# ethtool wont hold WOL settings

## neybis

So I have done some investigating of my own and found the issue to be X related (possibly due to it stopping/starting/restarting the network devices) but still need help. I have read that in order to get ethtool to work properly you must add it to local.start and/or local.stop (but preferably local.start as settings should hold in case of improper shutdown). I also read that if the network devices are stopped and brought back up that ethtool settings will not hold (although if i /etc/conf.d/eth0 stop then /etc/conf.d/eth0 start the settings do in fact seem to hold).

I have tried adding the command '/usr/sbin/ethtool -s eth0 wol bg' to /etc/conf.d/local.start, and /etc/conf.d/local.stop with no avail once X has started. However, all I must do to get the setting to hold is run one of any of these scripts once my session is up.
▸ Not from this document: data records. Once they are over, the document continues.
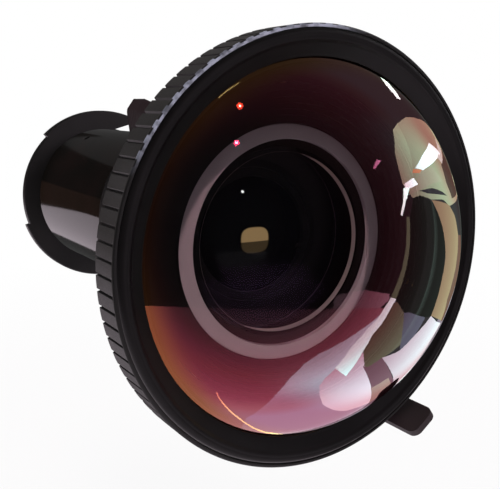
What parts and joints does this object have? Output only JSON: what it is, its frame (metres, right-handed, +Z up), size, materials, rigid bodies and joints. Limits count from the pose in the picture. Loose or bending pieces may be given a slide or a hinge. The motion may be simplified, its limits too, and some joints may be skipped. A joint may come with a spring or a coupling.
{
  "type": "projector lens",
  "caption": "Short-throw projector lens with a domed front glass, a ribbed corner-focus ring, a lever-driven focus ring and a lugged rear flange.",
  "frame": {"origin": "centre of the rear seat, the plane of the flange's rear face, on the optical axis", "axes": "-Y along the optical axis towards the domed front glass, +Z up as fitted, +X to the right as the lens is seen from the front"},
  "size_m": [0.1516, 0.2494, 0.1553],
  "materials": {
    "ring_plastic": "moulded black, fine ribs",
    "bezel_black": "satin black anodised",
    "barrel_black": "glossy black anodised",
    "housing_black": "fine matt black paint",
    "inner_black": "dull black anodised",
    "satin_ring": "satin turned metal",
    "lever_plastic": "moulded dark plastic",
    "seal_rubber": "black",
    "screw_steel": "blackened",
    "pin_brass": "turned",
    "coated_glass": "polished, anti-reflection coated"
  },
  "bodies": {
    "barrel": {"rear_flange": "bezel_black", "flange_screws": "screw_steel", "rear_cell": "inner_black", "rear_glass": "coated_glass", "rear_retaining_ring": "inner_black", "field_stop": "inner_black", "relay_back_glass": "coated_glass", "relay_spacer": "inner_black", "relay_front_glass": "coated_glass", "relay_retaining_ring": "inner_black", "barrel_tube": "barrel_black", "barrel_key_screws": "screw_steel", "front_housing": "housing_black", "focus_retainer": "housing_black", "front_glass": "coated_glass", "front_seal": "seal_rubber", "front_bezel": "bezel_black"},
    "focus_ring_body": {"focus_ring": "housing_black", "focus_lever": "lever_plastic", "lever_screws": "screw_steel", "finger_lug": "lever_plastic", "lug_screws": "screw_steel"},
    "focus_group": {"focus_carriage": "inner_black", "focus_pins": "pin_brass", "focus_retaining_ring": "satin_ring", "focus_front_glass": "coated_glass", "focus_spacer": "inner_black", "focus_rear_glass": "coated_glass", "aperture_stop": "inner_black"},
    "corner_ring": {"grip_ring": "ring_plastic"},
    "corner_group": {"corrector_cell": "inner_black", "corrector_pins": "pin_brass", "corrector_ring": "satin_ring", "corrector_glass": "coated_glass", "front_baffle": "inner_black"}
  },
  "joints": [
    {"name": "focus_turn", "type": "hinge", "parent": "barrel", "child": "focus_ring_body", "pos_m": [0, -0.1766, 0], "axis": [0, -1, 0], "range_deg": [-20, 20]},
    {"name": "focus_travel", "type": "slide", "parent": "barrel", "child": "focus_group", "axis": [0, -1, 0], "range_m": [-0.0025, 0.0025]},
    {"name": "corner_turn", "type": "hinge", "parent": "barrel", "child": "corner_ring", "pos_m": [0, -0.1957, 0], "axis": [0, -1, 0], "range_deg": [-15, 15]},
    {"name": "corner_travel", "type": "slide", "parent": "barrel", "child": "corner_group", "axis": [0, -1, 0], "range_m": [-0.00075, 0.00075]}
  ],
  "couplings": [
    {"joint": "focus_travel", "follows": "focus_turn", "m_per_rad": -0.0071619},
    {"joint": "corner_travel", "follows": "corner_turn", "m_per_rad": -0.0028647}
  ]
}
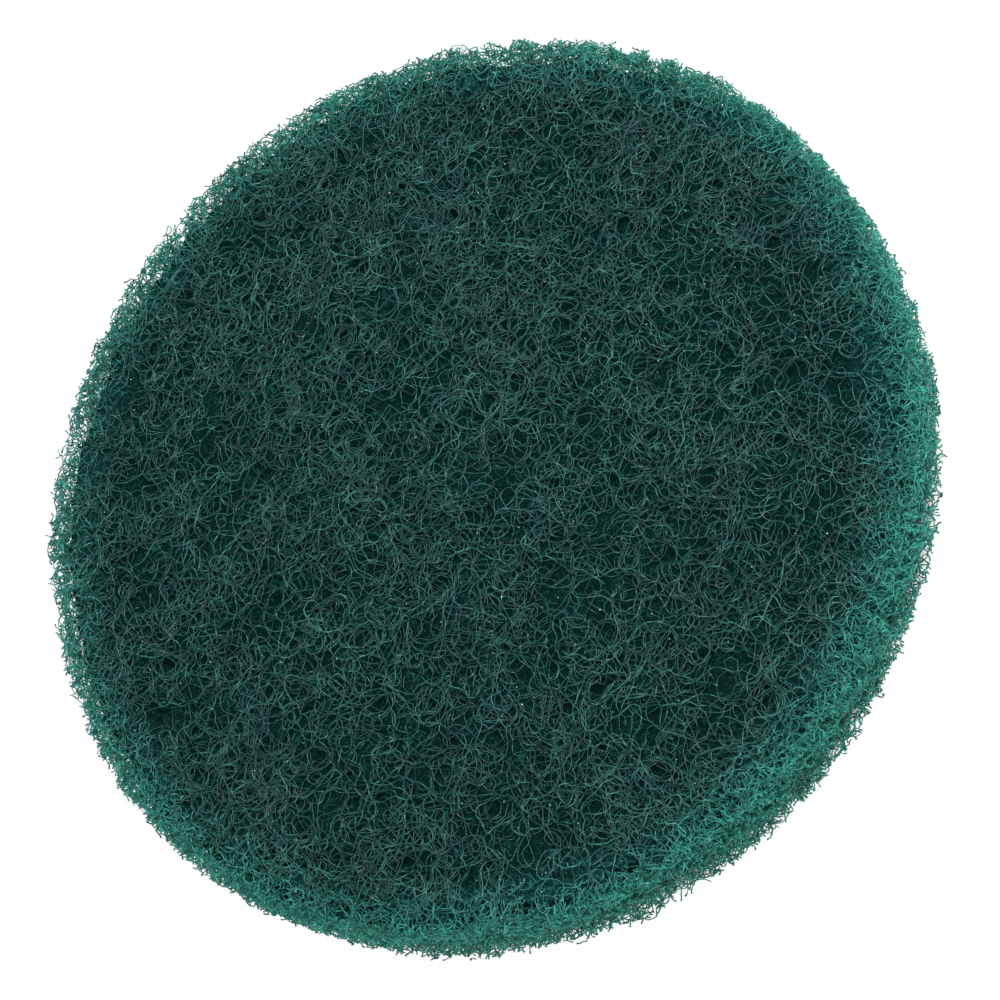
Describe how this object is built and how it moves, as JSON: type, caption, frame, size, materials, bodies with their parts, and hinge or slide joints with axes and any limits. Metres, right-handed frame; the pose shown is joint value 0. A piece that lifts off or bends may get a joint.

To elaborate, follow me along these steps:

1) login to my main account and 'sudo ethtool eth0'. Sure enough, I get 'Wake-on: bg' (as I added the appropriate command to local.start).

2) run 'startx'

3) open a terminal and 'sudo ethtool eth0'. The setting at this point has been lost (i.e. 'Wake-on: g').

4) run 'sudo /etc/init.d/local stop'

5) run 'sudo /etc/init.d/local start' and the ethtool wol command is executed properly (i.e. 'sudo ethtool eth0' now yields 'Wake-on: bg'...)

It does not matter what setting I try to set wol to (i.e. d for disabled or bg for broadcast and magic packet...immediately after X is started 'ethtool eth0' always yields 'Wake-on: g')

Can anyone help me out with this? Whats going on and why is X not playing nice with ethtool  :Razz: 

----------

## palettentreter

Do you use NetworkManager? It does all kinds of funny things to your network interfaces. If you want a clean solution that deals with bringing the interface up/down, you have to run your ethtool command from a udev rule. Look into /etc/udev/rules.d and read udev(7) to learn how to do that.

Edit: I see they've moved the default rules to /lib/udev/rules.d, so look there for some examples.

----------